Uric Acid


GOUT is associated with raised uric acid (or urate) levels. Although some people have a genetic susceptibility to gout, foods make a major difference as they can increase or decrease uric acid levels. Supplements can also make a difference. Uric acid levels have doubled in the last twenty years.

Diseases Associated with Raised Uric Acid


            Unfortunately raised uric acid does not just cause gout but can predispose to hypertension, diabetes (quarter of the risk of diabetes is from uric acid) , fatty liver and memory decline (for a detailed account of this see the book Drop Acid by Dr David Perlmutter).

Why Uric Acid Increases


            The most important source of uric acid is fructose (sugar is half fructose and half sucrose). High fructose corn syrup (HFCS) is normally 55% fructose and 45% glucose but in soft drinks like colas in can be up to 90% fructose. HFCS has gone up 1000% in the USA in two decades. (Another source of fructose is fruit but whole fruit also contains fibre so fructose is absorbed much more slowly and rarely causes problems. With fruit juices it is a different story and you can and will  get a “fructose hit”. You will not be surprised to know that soft drinks and fruit juices are strongly associated with gout.

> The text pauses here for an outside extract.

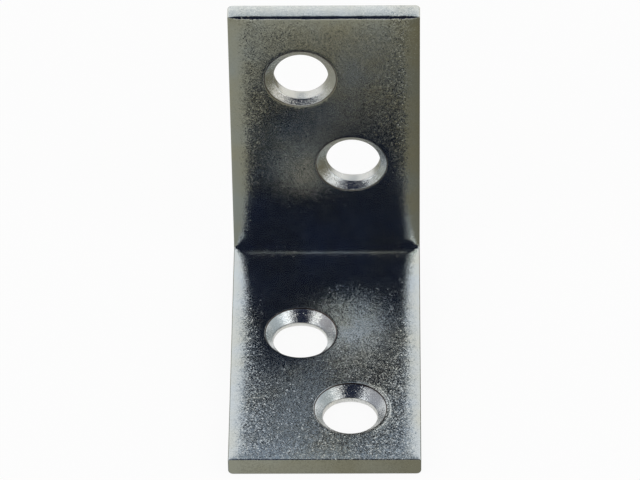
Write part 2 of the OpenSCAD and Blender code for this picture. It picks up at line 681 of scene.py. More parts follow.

The other main sources of uric acid are purines (predominately from meat, poultry and fish) and alcohol.

Which food caused the biggest increase in risk of gout? In a 2018 study the biggest increase was with alcohol, particularly beer (158% increase in risk), then fructose 114%. Seafood increased the risk 31% and meat 29%. Vegetables, dairy products and coffee reduced the risk. Half a cup of cherries reduced the risk by 35%. 

Treating Gout


            In recurrent gout it is common to use drugs like allopurinol to control uric acid levels. It does this by blocking the enzyme xanthine oxidase which produces uric acid. Guidelines in the UK suggest lowering the uric acid level to 300 µmol/l. However a number of natural substances block xanthine oxidase including quercetin (500mg daily) and luteolin (100mg daily).

Dr Blau published research in the 1950s showing that cherry juice can relieve attacks of gout. He found that taking 12 cherries daily or the equivalent in juice brought uric acid levels down to normal.  Try taking cherries or drinking cherry juice at the first sign of an attack can help (cherries or cheery extracts are preferable to juice as there is less sugar in them).

Other Foods that may Help


            Cider vinegar may help. Try a tablespoonful daily.

            Large quantities of water (at least 2 litres a day) can relieve attacks of gout.

            Coriander – 20 sprigs of coriander daily reduced uric acid levels by half in two months in one study. 

            Vitamin C is known to increase uric acid secretion (it works in a similar way to the drug probenecid). However large doses are needed, Start with one grams twice daily, gradually increasing to 3 grams daily then reducing to 2 grams after improvement. Four grams of Vitamin C daily has been shown to reduce uric acid levels threefold. (This dose can sometimes cause loose stools and bloating).